The human genome contains 28 million CpGs, which are subject to methylation in a cell type-specific manner. These methylation marks reflect processes that occur along the genome and define the cellular identity of each cell. They are often disrupted in cancer and other diseases, reflecting the misregulation of disease-associated genes.
Adjacent CpG sites tend to be methylated similarly. We propose a probabilistic approach to model the genome-wide segmentation of the genome into highly correlated haplotype blocks. DNA methylation sites within a block share similar methylation status in multiple cell types.
Using this compact model, we developed an efficient dynamic programming algorithm for segmenting the genome, and applied it to dozens of Whole-Genome Bisulfite-Sequenced (WGBS) datasets from pure cell types.
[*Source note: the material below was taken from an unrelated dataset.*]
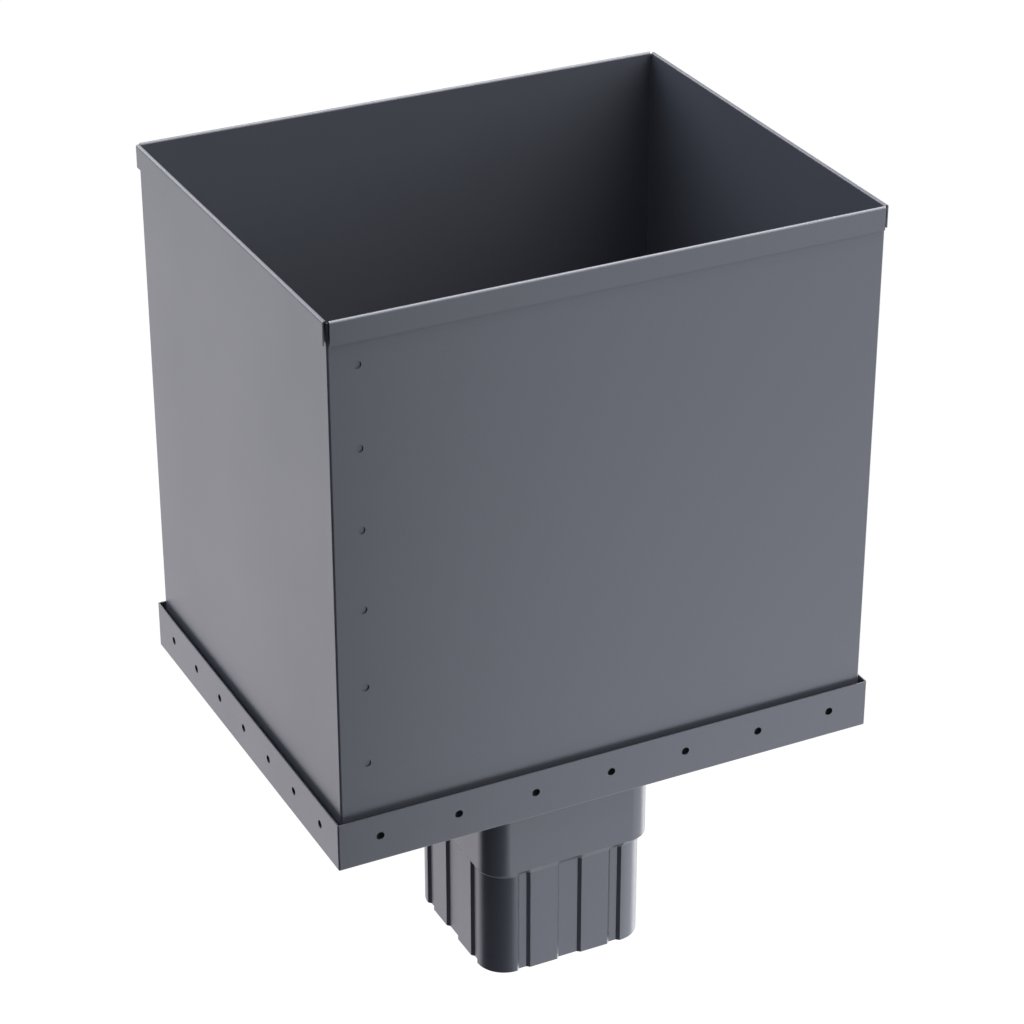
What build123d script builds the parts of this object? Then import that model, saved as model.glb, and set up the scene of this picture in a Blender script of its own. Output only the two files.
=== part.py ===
from build123d import *
from math import atan2, tan
import os

os.makedirs("parts", exist_ok=True)

# The origin is the centre of the outlet's open end, +Z is up and -Y faces the house wall.

# Sheet metal
sheet = 0.65

# Hopper body
body_width = 301.0
body_depth = 240.5
body_height = 300.0
body_bend = 1.0
hem_stand = 1.65
rim_hem_height = 12.5
foot_hem_height = 10.0
front_hem_end_gap = 1.1
side_hem_end_gap = 0.7

# Lap seam of the body, on the house side
tab_width = 30.0
tab_end_gap = 3.0
tab_chamfer = 6.0
seam_hole_d = 4.2
seam_hole_count = 6
seam_hole_inset = 15.0
seam_hole_rise = 56.5
seam_hole_drop = 25.2

# Base tray
tray_clearance = 1.0
tray_edge_height = 27.0
tray_bend = 0.8
tray_hole_d = 4.4
tray_hole_count = 7
tray_hole_rise = 14.6
tray_hole_inset = 23.0

# Outlet spout
outlet_shift = 30.5
outlet_drop = 131.5
spigot_width = 95.8
spigot_radius = 16.0
spigot_height = 62.0
taper_height = 4.0
collar_step = 2.1
collar_radius = 13.0
flange_width = 14.0
flange_radius = 8.0
neck_bend = 0.6
outlet_clearance = 0.8

# Grooves pressed in each side of the spigot, which leave two ribs standing
centre_groove = 11.0
side_groove = 4.2
corner_land = 0.4
groove_run = 1.8
groove_depth = 1.5

# Sizes that follow
fold_radius = (hem_stand + sheet) / 2
tray_grow = hem_stand + tray_clearance + sheet
tray_width = body_width + 2 * tray_grow
tray_depth = body_depth + 2 * tray_grow
tray_floor = outlet_drop + sheet
body_top = tray_floor + body_height
body_front = outlet_shift - body_depth / 2
collar_width = spigot_width + 2 * collar_step
collar_start = spigot_height + taper_height
flange_size = collar_width + 2 * flange_width
groove_angle = atan2(groove_depth, groove_run)
spigot_flat = spigot_width - 2 * spigot_radius
groove_widths = centre_groove + 2 * side_groove + 6 * groove_run
rib_width = (spigot_flat - groove_widths) / 2 - corner_land


def folded_edges(wall_half):
    """Both folded edges of a wall and of the wall across from it, seen from their end."""
    inner_face = wall_half - sheet
    leaf_face = wall_half + hem_stand
    middle = (inner_face + leaf_face) / 2
    with BuildSketch() as edges:
        for tip, way, leaf in (
            (body_height, 1, rim_hem_height),
            (0, -1, foot_hem_height),
        ):
            root = tip - way * fold_radius
            with BuildLine():
                ThreePointArc((inner_face, root), (middle, tip), (leaf_face, root))
                Polyline(
                    (leaf_face, root),
                    (leaf_face, tip - way * leaf),
                    (leaf_face - sheet, tip - way * leaf),
                    (leaf_face - sheet, root),
                )
                ThreePointArc(
                    (leaf_face - sheet, root),
                    (middle, tip - way * sheet),
                    (wall_half, root),
                )
                Line((wall_half, root), (inner_face, root))
            make_face()
        mirror(about=Plane.YZ)
    return edges.sketch


def pipe_section(level, width, radius, depth, inset):
    """A square pipe's outline with three grooves a side, or plain sides where the depth is 0."""
    half = width / 2 - inset
    corner = half - (radius - inset)
    spread = inset * tan(groove_angle / 2)
    centre = centre_groove / 2 + spread
    rib_start = centre + groove_run
    rib_end = rib_start + rib_width - 2 * spread
    side_start = rib_end + groove_run
    side_end = side_start + side_groove + 2 * spread
    right_half = [
        (centre, depth),
        (rib_start, 0),
        (rib_end, 0),
        (side_start, depth),
        (side_end, depth),
        (side_end + groove_run, 0),
        (corner, 0),
    ]
    side = [(-x, y) for x, y in reversed(right_half)] + right_half
    with BuildSketch(Plane.XY.offset(level)) as section:
        with BuildLine():
            for turn in (0, 90, 180, 270):
                Polyline(*[Vector(x, y - half).rotate(Axis.Z, turn) for x, y in side])
                arc_centre = Vector(corner, -corner).rotate(Axis.Z, turn)
                CenterArc(arc_centre, radius - inset, turn - 90, 90)
        make_face()
    return section.sketch


# Body: one folded sheet, lapped at one corner
with BuildPart() as body_wrap:
    with BuildSketch(Plane.XY.offset(tray_floor + fold_radius)):
        with Locations((0, outlet_shift)):
            RectangleRounded(body_width, body_depth, body_bend)
            RectangleRounded(
                body_width - 2 * sheet,
                body_depth - 2 * sheet,
                body_bend - sheet,
                mode=Mode.SUBTRACT,
            )
    extrude(amount=body_height - 2 * fold_radius)

    with BuildSketch(Plane((0, outlet_shift, tray_floor), x_dir=(0, 1, 0), z_dir=(1, 0, 0))):
        add(folded_edges(body_depth / 2))
    extrude(amount=body_width / 2 - front_hem_end_gap, both=True)
    with BuildSketch(Plane((0, outlet_shift, tray_floor), x_dir=(1, 0, 0), z_dir=(0, -1, 0))):
        add(folded_edges(body_width / 2))
    extrude(amount=body_depth / 2 - side_hem_end_gap, both=True)

    # Lap tab behind the house-side wall
    tab_height = body_height - 2 * (fold_radius + tab_end_gap)
    with BuildSketch(Plane.XZ.offset(-body_front - sheet)):
        with Locations(((tab_width - body_width + sheet) / 2, tray_floor + body_height / 2)):
            Rectangle(tab_width - sheet, tab_height)
        chamfer(vertices().group_by(Axis.X)[-1], length=tab_chamfer)
    extrude(amount=-sheet)

    # Rivet holes of the lap, in the outer sheet
    seam_hole_run = body_height - seam_hole_rise - seam_hole_drop
    seam_hole_middle = tray_floor + seam_hole_rise + seam_hole_run / 2
    with BuildSketch(Plane.XZ.offset(-body_front)):
        with Locations((seam_hole_inset - body_width / 2, seam_hole_middle)):
            with GridLocations(0, seam_hole_run / (seam_hole_count - 1), 1, seam_hole_count):
                Circle(seam_hole_d / 2)
    extrude(amount=-sheet, mode=Mode.SUBTRACT)

# Base tray: one folded pan
with BuildPart() as base_tray:
    with BuildSketch(Plane.XY.offset(outlet_drop)):
        with Locations((0, outlet_shift)):
            RectangleRounded(tray_width, tray_depth, tray_bend)
    extrude(amount=tray_edge_height)
    fillet(faces().sort_by(Axis.Z)[0].edges(), radius=tray_bend)
    with BuildSketch(Plane.XY.offset(tray_floor)):
        with Locations((0, outlet_shift)):
            Rectangle(tray_width - 2 * sheet, tray_depth - 2 * sheet)
    extrude(amount=tray_edge_height, mode=Mode.SUBTRACT)

    # Rivet holes along the upright edges
    hole_level = outlet_drop + tray_hole_rise
    width_pitch = (tray_width - 2 * tray_hole_inset) / (tray_hole_count - 1)
    depth_pitch = (tray_depth - 2 * tray_hole_inset) / (tray_hole_count - 1)
    with BuildSketch(Plane((0, outlet_shift, hole_level), x_dir=(1, 0, 0), z_dir=(0, -1, 0))):
        with GridLocations(width_pitch, 0, tray_hole_count, 1):
            Circle(tray_hole_d / 2)
    extrude(amount=tray_depth, both=True, mode=Mode.SUBTRACT)
    with BuildSketch(Plane((0, outlet_shift, hole_level), x_dir=(0, 1, 0), z_dir=(1, 0, 0))):
        with GridLocations(depth_pitch, 0, tray_hole_count, 1):
            Circle(tray_hole_d / 2)
    extrude(amount=tray_width, both=True, mode=Mode.SUBTRACT)

    # Outlet hole, clear of the spout's bent neck
    outlet_hole = collar_width + 2 * outlet_clearance
    with BuildSketch(Plane.XY.offset(outlet_drop)):
        RectangleRounded(outlet_hole, outlet_hole, collar_radius + outlet_clearance)
    extrude(amount=sheet, mode=Mode.SUBTRACT)

# Outlet spout: flange, smooth collar, taper and ribbed spigot in one pressing
with BuildPart() as outlet_spout:
    for inset, mode in ((0, Mode.ADD), (sheet, Mode.SUBTRACT)):
        spigot_end = pipe_section(0, spigot_width, spigot_radius, groove_depth, inset)
        extrude(spigot_end, amount=spigot_height, mode=mode)
        taper_low = pipe_section(
            spigot_height, spigot_width, spigot_radius, groove_depth, inset
        )
        taper_high = pipe_section(collar_start, collar_width, collar_radius, 0, inset)
        loft([taper_low, taper_high], ruled=True, mode=mode)
        with BuildSketch(Plane.XY.offset(collar_start)):
            RectangleRounded(
                collar_width - 2 * inset, collar_width - 2 * inset, collar_radius - inset
            )
        extrude(amount=tray_floor + sheet - collar_start, mode=mode)
        if mode == Mode.ADD:
            with BuildSketch(Plane.XY.offset(tray_floor)):
                RectangleRounded(flange_size, flange_size, flange_radius)
            extrude(amount=sheet)

    # Bend between the collar and the flange, the same thickness all the way round
    flange_top = faces().sort_by(Axis.Z)[-1]
    fillet(flange_top.inner_wires()[0].edges(), radius=neck_bend + sheet)
    flange_underside = faces().filter_by(Axis.Z).group_by(Axis.Z)[-2][0]
    fillet(flange_underside.inner_wires()[0].edges(), radius=neck_bend)

body_wrap.part.label = "body_wrap"
base_tray.part.label = "base_tray"
outlet_spout.part.label = "outlet_spout"
export_step(body_wrap.part, "parts/body_wrap.step")
export_step(base_tray.part, "parts/base_tray.step")
export_step(outlet_spout.part, "parts/outlet_spout.step")
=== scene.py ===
from math import cos, pi, radians, sin

import bpy
from mathutils import Matrix, Vector

# Camera, read from the photograph: metres and degrees in the part's own frame
CAMERA_PLACE = Vector((-0.66944, -1.31984, 1.05710))
CAMERA_YAW = 26.517
CAMERA_PITCH = 28.510
CAMERA_ROLL = 0.016
LENS = 113.34
SENSOR = 36.0

# Coated sheet: satin powder coat, with its scales per metre and its depth in metres
COAT_COLOUR = (0.132, 0.143, 0.174, 1.0)
COAT_METALLIC = 0.35
COAT_ROUGHNESS = 0.33
COAT_GLOSS_SPREAD = 0.02
CLOUD_SCALE = 14.0
CLOUD_DETAIL = 3.0
CLOUD_TONE = 0.015
SPECK_SCALE = 1800.0
SPECK_DETAIL = 1.0
SPECK_TONE = 0.02
PEEL_SCALE = 700.0
PEEL_DETAIL = 2.0
PEEL_DEPTH = 0.00004
PEEL_STRENGTH = 0.5
NOISE_LOW = 0.25
NOISE_HIGH = 0.75

# White floor far below the hopper: metres, and strengths where 1 is white
FLOOR_LEVEL = -2.0
FLOOR_HALF = 14.0
FLOOR_SHADE = (0.8, 0.8, 0.8, 1.0)
FLOOR_GLOW = 1.10
FLOOR_GLOW_SHARE = 0.9
WHITE = (1.0, 1.0, 1.0, 1.0)
WORLD_SEEN = 1.0
WORLD_FILL = 0.15

# Dark card, curved about the hopper's upright axis: metres and degrees
CARD_RADIUS = 0.9
CARD_FROM = 150.0
CARD_TO = 281.0
CARD_LOW = -1.2
CARD_HIGH = 0.55
CARD_STEPS = 24
CARD_GLOW = 0.062
CARD_TINT = (0.9, 0.95, 1.15, 1.0)

# Softboxes face the middle of the hopper, in these tints
MIDDLE = Vector((0.0, 0.03, 0.25))
PLAIN = (1.0, 1.0, 1.0)
COOL = (0.97, 0.98, 1.08)
ROSE = (1.1, 0.92, 1.04)
WARM = (1.2, 1.04, 0.78)
CREAM = (1.07, 1.0, 0.9)

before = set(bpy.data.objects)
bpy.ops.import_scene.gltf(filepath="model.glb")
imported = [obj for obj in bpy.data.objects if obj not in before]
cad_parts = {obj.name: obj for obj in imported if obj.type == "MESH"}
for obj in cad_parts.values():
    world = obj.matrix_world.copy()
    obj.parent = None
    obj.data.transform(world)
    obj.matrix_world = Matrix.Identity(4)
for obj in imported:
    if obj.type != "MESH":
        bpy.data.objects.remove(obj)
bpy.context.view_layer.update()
scene = bpy.context.scene
scene.view_settings.view_transform = "Standard"


def add_to_scene(name, data):
    piece = bpy.data.objects.new(name, data)
    scene.collection.objects.link(piece)
    return piece


def make_camera():
    yaw, pitch, roll = (radians(a) for a in (CAMERA_YAW, CAMERA_PITCH, CAMERA_ROLL))
    forward = Vector((sin(yaw) * cos(pitch), cos(yaw) * cos(pitch), -sin(pitch)))
    level = Vector((cos(yaw), -sin(yaw), 0.0))
    down = forward.cross(level)
    right = cos(roll) * level + sin(roll) * down
    up = sin(roll) * level - cos(roll) * down
    data = bpy.data.cameras.new("photo_camera")
    data.sensor_fit = "HORIZONTAL"
    data.sensor_width = SENSOR
    data.lens = LENS
    camera = add_to_scene("photo_camera", data)
    turn = Matrix((right, up, -forward)).transposed().to_4x4()
    camera.matrix_world = Matrix.Translation(CAMERA_PLACE) @ turn
    scene.camera = camera


def new_material(name):
    material = bpy.data.materials.new(name)
    material.use_nodes = True
    nodes = material.node_tree.nodes
    nodes.clear()
    return material, nodes, material.node_tree.links


def add_noise(nodes, links, place, scale, detail):
    noise = nodes.new("ShaderNodeTexNoise")
    noise.inputs["Scale"].default_value = scale
    noise.inputs["Detail"].default_value = detail
    links.new(place, noise.inputs["Vector"])
    return noise.outputs["Fac"]


def spread(nodes, links, value, low, high):
    """The noise value, whose middle half is stretched over the range from low to high."""
    stretch = nodes.new("ShaderNodeMapRange")
    stretch.inputs["From Min"].default_value = NOISE_LOW
    stretch.inputs["From Max"].default_value = NOISE_HIGH
    stretch.inputs["To Min"].default_value = low
    stretch.inputs["To Max"].default_value = high
    links.new(value, stretch.inputs["Value"])
    return stretch.outputs["Result"]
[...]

This segmented the genome into ~6 million homogenous blocks of size >300bp, and identified blocks which are methylated in a cell type-specific manner in health and disease, thus overcoming noise from individual differential CpG sites.
This vast number of differentially methylated blocks paves the way for improved methylation-based analysis and early cancer detection, cell-free DNA deconvolution, and other classification challenges, in terms of sensitivity and robustness.
Finally, we present a probabilistic algorithm to infer the relative composition of circulating DNA from various tissues, by estimating the posterior probability of cfDNA fragments originated from differential tissues and cell types.